══ Provided data
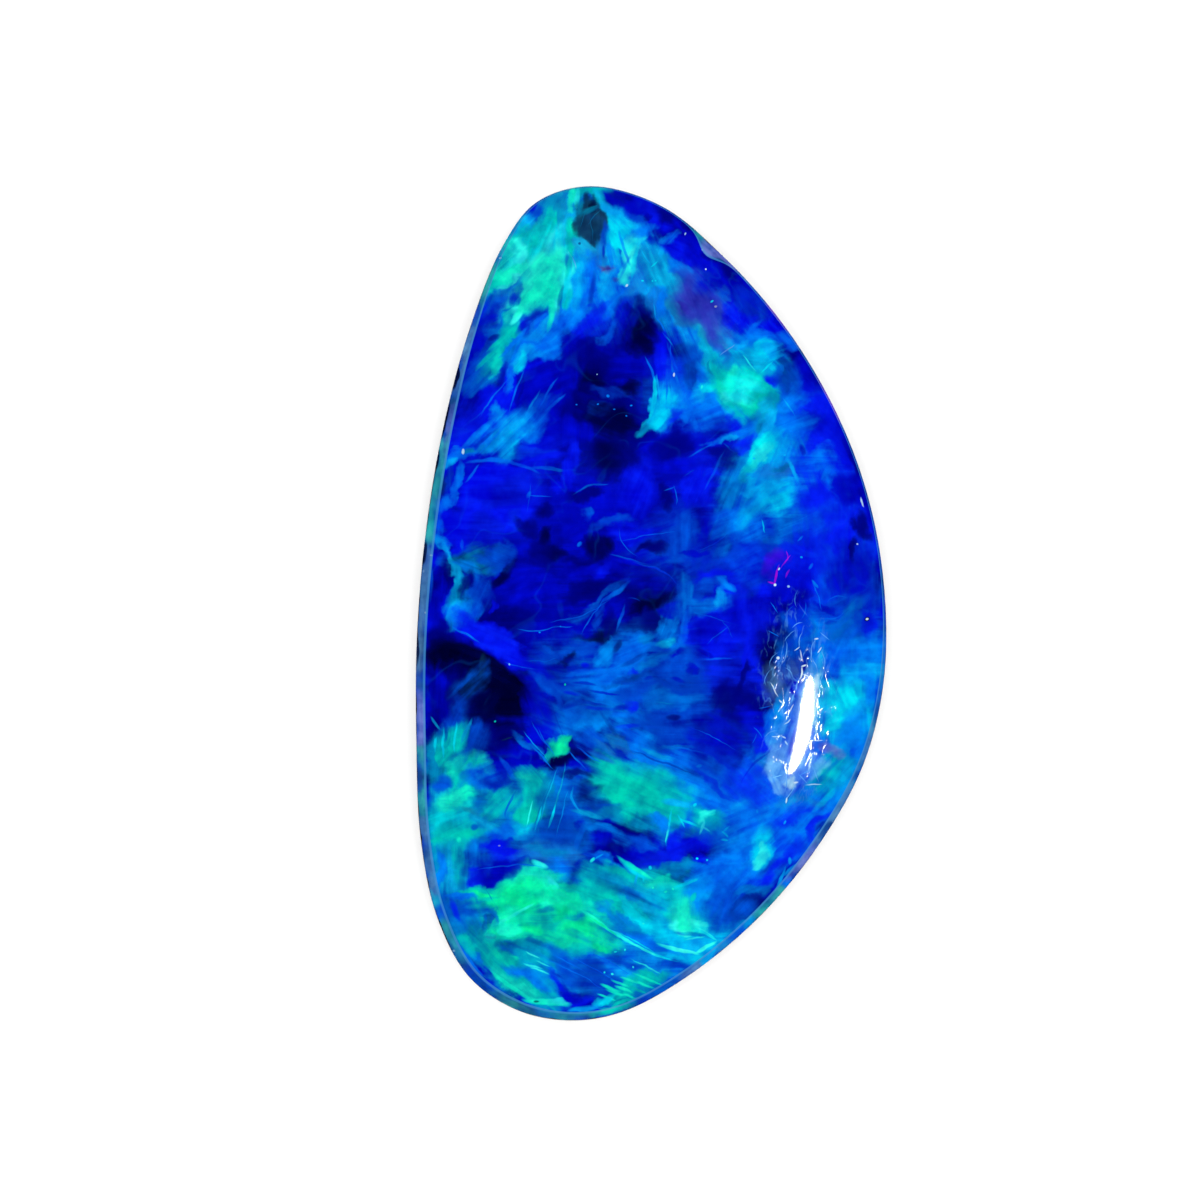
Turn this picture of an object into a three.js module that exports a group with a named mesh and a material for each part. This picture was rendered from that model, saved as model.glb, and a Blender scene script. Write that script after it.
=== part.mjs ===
// An opal cabochon: one polished freeform stone with a long half-moon outline, a domed face,
// a narrow polished bevel round the dome, a thin straight wall and a flat ground back.
// Millimetres, +Z up. The stone lies on its back. The origin is under the middle of the outline's
// box, on the face it rests on; +Y runs along the stone and +X towards its bulging side.
import * as THREE from "three";
import { ParametricGeometry } from "three/addons/geometries/ParametricGeometry.js";
import { mergeVertices } from "three/addons/utils/BufferGeometryUtils.js";

// The outline, clockwise from the narrow end, seen from above: x, y, and how wide the polished
// bevel is there, measured in plan.
const RIM = [
  [-1.45, 10.0, 0.04],
  [0.26, 9.52, 0.04],
  [1.84, 8.22, 0.05],
  [3.31, 6.5, 0.05],
  [4.48, 4.5, 0.05],
  [5.22, 2.5, 0.05],
  [5.6, 0.3, 0.07],
  [5.58, -1.9, 0.12],
  [5.08, -3.9, 0.15],
  [4.02, -5.8, 0.19],
  [2.62, -7.5, 0.2],
  [0.87, -8.95, 0.19],
  [-0.7, -9.8, 0.2],
  [-1.95, -10.0, 0.22],
  [-3.22, -9.75, 0.25],
  [-4.37, -8.95, 0.25],
  [-5.14, -7.5, 0.25],
  [-5.53, -5.6, 0.24],
  [-5.63, -3.3, 0.24],
  [-5.62, -0.9, 0.24],
  [-5.43, 1.5, 0.25],
  [-5.03, 4.0, 0.24],
  [-4.38, 6.5, 0.18],
  [-3.53, 8.62, 0.1],
  [-2.74, 9.62, 0.05],
];
// Heights above the back
const BACK_BEVEL_TOP = 0.35;
const DOME_EDGE = 1.5;
const DOME_TOP = 3.6;

// The wall, the bevels and the dome
const BACK_BEVEL_WIDTH = 0.4;
const WALL_LEAN = 0.05;
const BEVEL_SLOPE = THREE.MathUtils.degToRad(50);
const DOME_CENTRE = new THREE.Vector2(-0.4, -0.25);
const DOME_POWER = 2.2;

// The oval that the dome's level lines round off to towards its top, as half of each axis
const CROWN_OVAL = new THREE.Vector2(5.5, 9.8);

// A flat spot worn into the rim beside the narrow end, shallower than the bevel, and how fast the
// dome above it forgets it
const FLAT_SPOT = { x: 1.5, y: 8.56, halfLength: 0.42, width: 0.24 };
const FLAT_SPOT_SLOPE = THREE.MathUtils.degToRad(35);
const FLAT_SPOT_FADE = 12;

// How finely the stone is faceted
const FACETS_ROUND = 125;
const DOME_ROWS = 21;
const DOME_ROW_CROWDING = 1.35;

const rimCurve = new THREE.CatmullRomCurve3(
  RIM.map(([x, y, bevel]) => new THREE.Vector3(x, y, bevel)),
  true,
  "centripetal",
);

// The rim at a share of the way round: its place, the way out of the stone, how wide the bevel and
// the flat spot are there in plan, and how far below the dome's edge they start
function rimAt(share) {
  const point = rimCurve.getPoint(share % 1);
  const along = rimCurve.getTangent(share % 1);
  const fromFlat = Math.hypot(point.x - FLAT_SPOT.x, point.y - FLAT_SPOT.y) / FLAT_SPOT.halfLength;
  const flat = FLAT_SPOT.width * Math.exp(-(fromFlat ** 2));
  return {
    place: new THREE.Vector2(point.x, point.y),
    outward: new THREE.Vector2(-along.y, along.x).normalize(),
    bevel: point.z,
    flat,
    rise: point.z * Math.tan(BEVEL_SLOPE) + flat * Math.tan(FLAT_SPOT_SLOPE),
  };
}

// A point on the section through the rim: inset is how far inside the outline it lies
function onSection(rim, inset, height, target) {
  const plan = rim.place.clone().addScaledVector(rim.outward, -inset);
  return target.set(plan.x, plan.y, height);
}

// A point on the dome: reach runs from 0 at its top to 1 at its edge
function onDome(rim, reach, target) {
  const inset = rim.bevel + rim.flat * reach ** FLAT_SPOT_FADE;
  const spoke = rim.place.clone().addScaledVector(rim.outward, -inset).sub(DOME_CENTRE);
  const toOval = spoke.length() / spoke.clone().divide(CROWN_OVAL).length();
  const length = reach * THREE.MathUtils.lerp(toOval, spoke.length(), reach);
  const plan = spoke.setLength(length).add(DOME_CENTRE);
  const height = DOME_TOP - (DOME_TOP - DOME_EDGE) * reach ** DOME_POWER;
  return target.set(plan.x, plan.y, height);
}

// The rows of the stone's skin, from the middle of the back, out over the rim, to the dome's top
const backRows = [
  (rim, target) => target.set(DOME_CENTRE.x, DOME_CENTRE.y, 0),
  (rim, target) => onSection(rim, BACK_BEVEL_WIDTH, 0, target),
  (rim, target) => onSection(rim, WALL_LEAN, BACK_BEVEL_TOP, target),
  (rim, target) => onSection(rim, 0, DOME_EDGE - rim.rise, target),
];
const domeRows = Array.from({ length: DOME_ROWS + 1 }, (_, row) => {
  const reach = 1 - (row / DOME_ROWS) ** DOME_ROW_CROWDING;
  return (rim, target) => onDome(rim, reach, target);
});
const skinRows = [...backRows, ...domeRows];

// The skin as one closed geometry
function cabochonGeometry() {
  const lastRow = skinRows.length - 1;
  const skin = new ParametricGeometry(
    (row, round, target) => skinRows[Math.round(row * lastRow)](rimAt(round), target),
    lastRow,
    FACETS_ROUND,
  );
  skin.deleteAttribute("normal");
  skin.deleteAttribute("uv");
  const closed = mergeVertices(skin, 1e-4);
  closed.computeVertexNormals();
  return closed;
}

const polishedOpal = new THREE.MeshStandardMaterial({
  color: new THREE.Color(0.01, 0.09, 0.62),
  roughness: 0.06,
  metalness: 0,
});

const cabochon = new THREE.Mesh(cabochonGeometry(), polishedOpal);
cabochon.name = "opal_cabochon";

const stone = new THREE.Group();
stone.add(cabochon);

export default stone;
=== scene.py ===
"""A polished freeform opal cabochon on a pale floor, seen square on from above.

The stone's skin is made by Geometry Nodes from the same rule as the solid: a section swept round the
rim. Its play of colour is painted by shader nodes, patch over patch, each listed with its place. Sizes
and places on the stone are in millimetres, seen from above with the narrow end up; lengths in the scene
are in metres.
"""
import math
from collections import namedtuple

import bpy
from mathutils import Matrix, Vector


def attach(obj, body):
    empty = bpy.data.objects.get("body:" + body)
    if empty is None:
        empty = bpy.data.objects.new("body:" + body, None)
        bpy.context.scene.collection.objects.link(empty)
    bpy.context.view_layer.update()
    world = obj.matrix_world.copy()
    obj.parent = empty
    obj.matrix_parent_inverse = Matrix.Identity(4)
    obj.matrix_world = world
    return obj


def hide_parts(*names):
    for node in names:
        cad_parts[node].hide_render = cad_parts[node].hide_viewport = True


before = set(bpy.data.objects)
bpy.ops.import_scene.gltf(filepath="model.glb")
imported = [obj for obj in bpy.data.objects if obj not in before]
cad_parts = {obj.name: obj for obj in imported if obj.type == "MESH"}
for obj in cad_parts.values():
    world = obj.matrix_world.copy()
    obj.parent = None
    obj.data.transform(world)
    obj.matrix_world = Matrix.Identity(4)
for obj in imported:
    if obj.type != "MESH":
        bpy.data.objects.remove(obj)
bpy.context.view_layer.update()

MM = 0.001

# The outline, clockwise from the narrow end: x, y, and how wide the polished bevel is there
RIM = [
    (-1.45, 10.0, 0.04),
    (0.26, 9.52, 0.04),
    (1.84, 8.22, 0.05),
    (3.31, 6.5, 0.05),
    (4.48, 4.5, 0.05),
    (5.22, 2.5, 0.05),
    (5.6, 0.3, 0.07),
    (5.58, -1.9, 0.12),
    (5.08, -3.9, 0.15),
    (4.02, -5.8, 0.19),
    (2.62, -7.5, 0.2),
    (0.87, -8.95, 0.19),
    (-0.7, -9.8, 0.2),
    (-1.95, -10.0, 0.22),
    (-3.22, -9.75, 0.25),
    (-4.37, -8.95, 0.25),
    (-5.14, -7.5, 0.25),
    (-5.53, -5.6, 0.24),
    (-5.63, -3.3, 0.24),
    (-5.62, -0.9, 0.24),
    (-5.43, 1.5, 0.25),
    (-5.03, 4.0, 0.24),
    (-4.38, 6.5, 0.18),
    (-3.53, 8.62, 0.1),
    (-2.74, 9.62, 0.05),
]
RIM_STEPS = 24

# Heights above the back, and the wall, the bevels and the dome, as in the solid
BACK_BEVEL_TOP = 0.35
DOME_EDGE = 1.5
DOME_TOP = 3.6
BACK_BEVEL_WIDTH = 0.4
WALL_LEAN = 0.05
BEVEL_SLOPE = math.radians(50)
DOME_CENTRE = (-0.4, -0.25, 0)
DOME_POWER = 2.2
CROWN_OVAL = (5.5, 9.8, 1)

# The worn flat spot beside the narrow end
FLAT_SPOT = (1.5, 8.56, 0)
FLAT_SPOT_HALF_LENGTH = 0.42
FLAT_SPOT_WIDTH = 0.24
FLAT_SPOT_SLOPE = math.radians(35)
FLAT_SPOT_FADE = 12

# How close points of the skin are welded, at its seam and at its two poles
WELD = 0.002

# The box that the painting is cut up in, a little bigger than the stone
WIDTH = 11.4
LENGTH = 20.2

# How bright the studio is against one in which white just shows white
LIGHT = 1.8

# The polish: its index of refraction, how rough and how glossy it is, and its slight waves
OPAL_IOR = 1.45
POLISH = 0.045
GLOSS = 0.3
RELIEF_WAVE = 1.4
RELIEF_DEPTH = 0.002

# Fine crinkles in the polish, which are drawn out along y
CRINKLE_WAVE = 0.3
CRINKLE_STRETCH = (1, 0.45, 1)
CRINKLE_DEPTH = 0.0015
CRINKLE_WIDTH = 0.045
CRINKLE_GAPS = 0.3

# Where the polish is crinkled, as an oval: its middle and half its sizes. Another oval in it, round the
# middle of the highlight, stays smooth. Where the crinkles are, pale veins are painted: painted glints of
# the strip lamp
CRINKLED = (3.5, -2.3, 0)
CRINKLED_SIZE = (1.05, 2.7, 1)
SMOOTH_SIZE = (0.34, 1.35, 1)
GLINT_VEIN = (90, 170, 255)
GLINT_VEIN_STRENGTH = 0.4

# The ground potch of the wall and the back
POTCH = (10, 16, 30)
POTCH_ROUGHNESS = 0.5
POTCH_GLOSS = 0.2

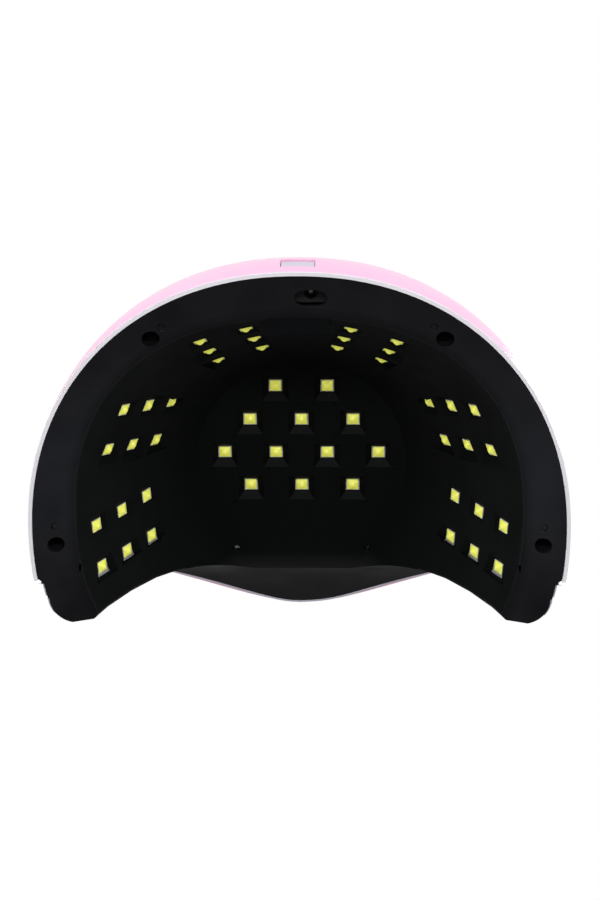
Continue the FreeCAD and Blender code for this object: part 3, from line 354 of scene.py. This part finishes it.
════
**Exercise:**
Everything from the line that contains "obj.matrix_world = world" through the line that contains "imported = [obj" is to be transcribed exactly, and nothing outside that range.

**Task answer:**
    obj.matrix_world = world
    return obj


def hide_parts(*names):
    for node in names:
        cad_parts[node].hide_render = cad_parts[node].hide_viewport = True


before = set(bpy.data.objects)
bpy.ops.import_scene.gltf(filepath="model.glb")
imported = [obj for obj in bpy.data.objects if obj not in before]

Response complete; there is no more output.